### What is needed
Your task is to copy the material exactly.

□ □ □

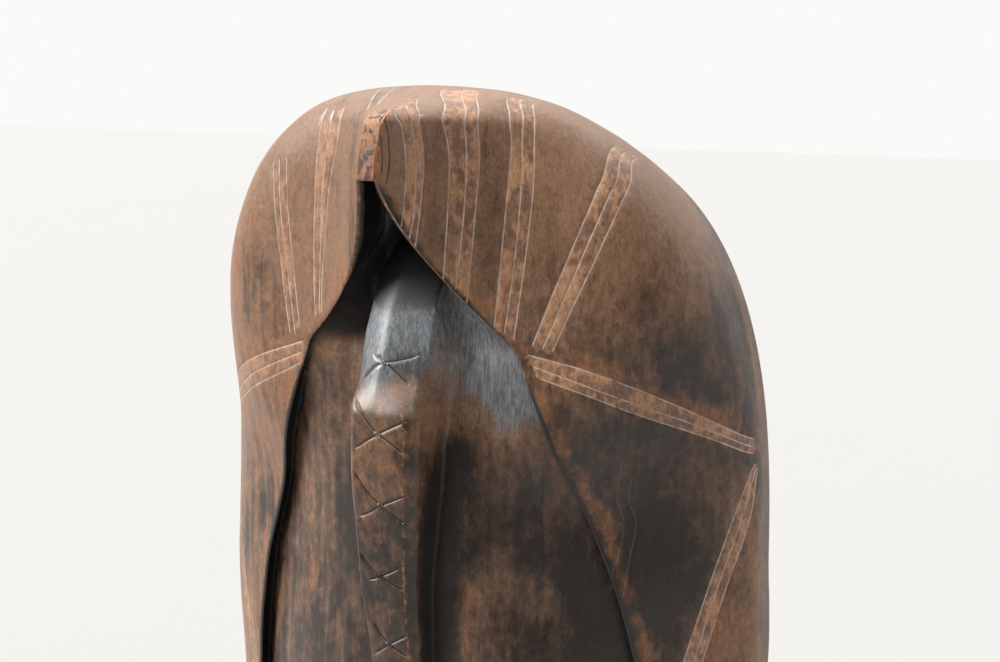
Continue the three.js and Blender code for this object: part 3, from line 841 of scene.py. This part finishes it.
def nose_surface(x, height):
    across = np.clip((x - nose_middle(height)) / nose_half(height), -1, 1)
    front = through(NOSE_FRONT, height)
    end = np.where(across < 0, FRONT_ENDS[0], FRONT_ENDS[1])
    over = np.clip((np.abs(across) - end) / (1 - end), 0, 1)
    blade = front + 0.8 * (1 - np.clip(np.abs(across) / end, 0, 1) ** 2) - BEVEL_DROP * over
    off_ridge = np.clip(np.abs(across - RIDGE) / np.where(across < RIDGE, 1 + RIDGE, 1 - RIDGE), 0, 1)
    root = front + 0.6 - (ROOT_DROP + 0.6) * off_ridge ** np.where(across < RIDGE, 1.7, 1.25)
    return blade + (root - blade) * root_share(height)


def front_depth(x, height):
    """Depth of the sunk face with the nose standing on it."""
    bare = face_depth(x, height)
    beyond = (np.abs(x - nose_middle(height)) - nose_half(height)) / flank(height, x - nose_middle(height))
    side = np.where(beyond < 0, nose_surface(x, height), nose_side(height))
    fall = np.clip(1 - beyond, 0, 1) ** (2.2 - 0.6 * root_share(height))
    tip = smooth(174.5, 181, height)
    nose = bare + np.maximum(side - bare, 0) * np.where(beyond < 0, 1, fall) * tip
    dents = 4.5 * spot(np.abs(x), height, (9.5, 182), (4.2, 3.2))
    wings = 2.4 * spot(np.abs(x), height, (14.5, 193), (5, 9))
    return np.where(height > 496, bare, np.where(height > 170, nose + wings * tip - dents, bare))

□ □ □

### Answer to this exercise
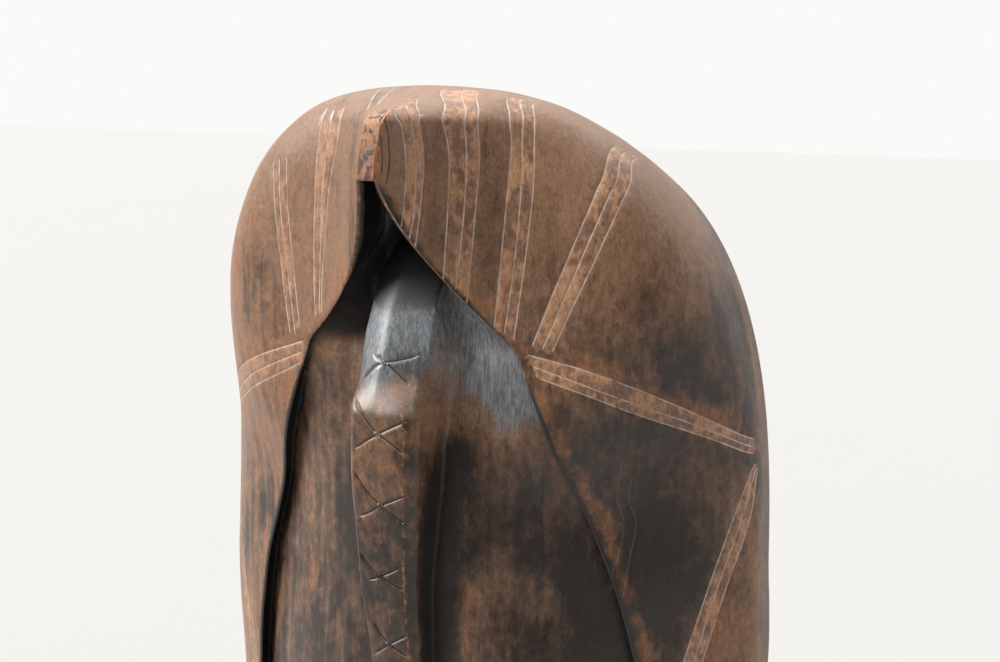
Continue the three.js and Blender code for this object: part 3, from line 841 of scene.py. This part finishes it.
def nose_surface(x, height):
    across = np.clip((x - nose_middle(height)) / nose_half(height), -1, 1)
    front = through(NOSE_FRONT, height)
    end = np.where(across < 0, FRONT_ENDS[0], FRONT_ENDS[1])
    over = np.clip((np.abs(across) - end) / (1 - end), 0, 1)
    blade = front + 0.8 * (1 - np.clip(np.abs(across) / end, 0, 1) ** 2) - BEVEL_DROP * over
    off_ridge = np.clip(np.abs(across - RIDGE) / np.where(across < RIDGE, 1 + RIDGE, 1 - RIDGE), 0, 1)
    root = front + 0.6 - (ROOT_DROP + 0.6) * off_ridge ** np.where(across < RIDGE, 1.7, 1.25)
    return blade + (root - blade) * root_share(height)


def front_depth(x, height):
    """Depth of the sunk face with the nose standing on it."""
    bare = face_depth(x, height)
    beyond = (np.abs(x - nose_middle(height)) - nose_half(height)) / flank(height, x - nose_middle(height))
    side = np.where(beyond < 0, nose_surface(x, height), nose_side(height))
    fall = np.clip(1 - beyond, 0, 1) ** (2.2 - 0.6 * root_share(height))
    tip = smooth(174.5, 181, height)
    nose = bare + np.maximum(side - bare, 0) * np.where(beyond < 0, 1, fall) * tip
    dents = 4.5 * spot(np.abs(x), height, (9.5, 182), (4.2, 3.2))
    wings = 2.4 * spot(np.abs(x), height, (14.5, 193), (5, 9))
    return np.where(height > 496, bare, np.where(height > 170, nose + wings * tip - dents, bare))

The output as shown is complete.